ThousandEyes Internet Outages Map, for example, is powered by the same collective intelligence data set behind ThousandEyes Internet Insights™ and is based on billions of ongoing measurements across thousands of global vantage points. In this case, it correctly showed no clear correlation between the three application outages because there was no clear correlation between them.
Taking a holistic look at outages, February came to close with similar levels of observed outages as the beginning of the month, which in turn means that the total of global outages increased by 33% when compared to the previous week. This increase was also reflected domestically where observed outages rose by a third, which is also a 33% increase when compared to the week prior.

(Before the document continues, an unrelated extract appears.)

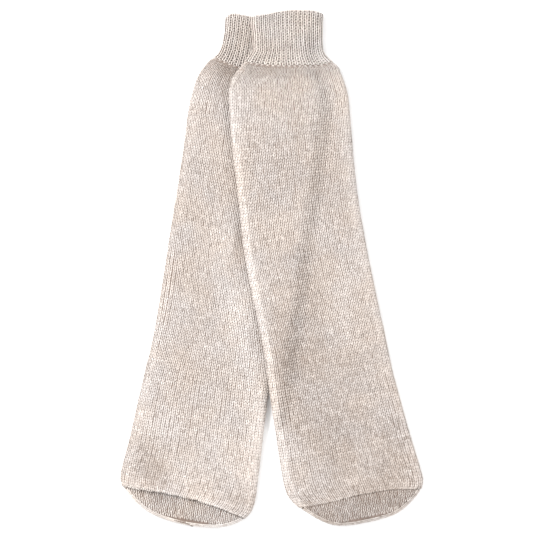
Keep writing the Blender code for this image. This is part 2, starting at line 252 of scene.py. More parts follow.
def soft_spots(spots, x, y):
    """The sum of soft oval spots at these places. Each has its full value in its middle and
    fades over its length and width, and its length lies at its turn."""
    total = np.zeros(np.broadcast(x, y).shape)
    for spot_x, spot_y, length, width, turn, full in zip(*spots.values()):
        angle = math.radians(turn)
        off_x, off_y = x - spot_x, y - spot_y
        lengthwise = (off_x * math.cos(angle) + off_y * math.sin(angle)) / (0.5 * length)
        sideways = (off_y * math.cos(angle) - off_x * math.sin(angle)) / (0.5 * width)
        total = total + full * np.exp(-(lengthwise**2) - sideways**2)
    return total


class Curve:
    """A smooth line through a table's points that never swings past them."""

    def __init__(self, at, value):
        self.at, self.value = at, value
        rise = np.diff(value) / np.diff(at)
        self.slope = np.zeros(len(at))
        same = rise[:-1] * rise[1:] > 0
        before, after = rise[:-1][same], rise[1:][same]
        self.slope[1:-1][same] = 2.0 * before * after / (before + after)
        self.slope[0], self.slope[-1] = rise[0], rise[-1]

    def __call__(self, where):
        where = np.clip(where, self.at[0], self.at[-1])
        low = np.clip(np.searchsorted(self.at, where, side="right") - 1, 0, len(self.at) - 2)
        step = self.at[low + 1] - self.at[low]
        t = (where - self.at[low]) / step
        start, end = self.value[low], self.value[low + 1]
        leave, reach = self.slope[low] * step, self.slope[low + 1] * step
        turned = 3.0 * (end - start) - 2.0 * leave - reach
        return start + t * (leave + t * (turned + t * (2.0 * (start - end) + leave + reach)))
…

Despite this increase in observed outage levels, the U.S. outages only accounted for 42% of all global outages last week, which is exactly the same percentage as the previous week.
The lesson this week is that the Internet and application landscape is so complex that it’s possible to have two or three completely unrelated outages occur near simultaneously, without there being a common denominator (or, where the denominator is so heavily masked by layers of interdependency and complexity that simplistic correlation is not immediately possible).
We’ve become so accustomed to the way these outages manifest that when something doesn't fit the description, we still default to a point of view about what the root cause might be. It’s more important than ever to have instrumented transparency across the complete end-to-end application delivery chain, so as to have the best possible picture of what the root cause of a user-facing issue might be.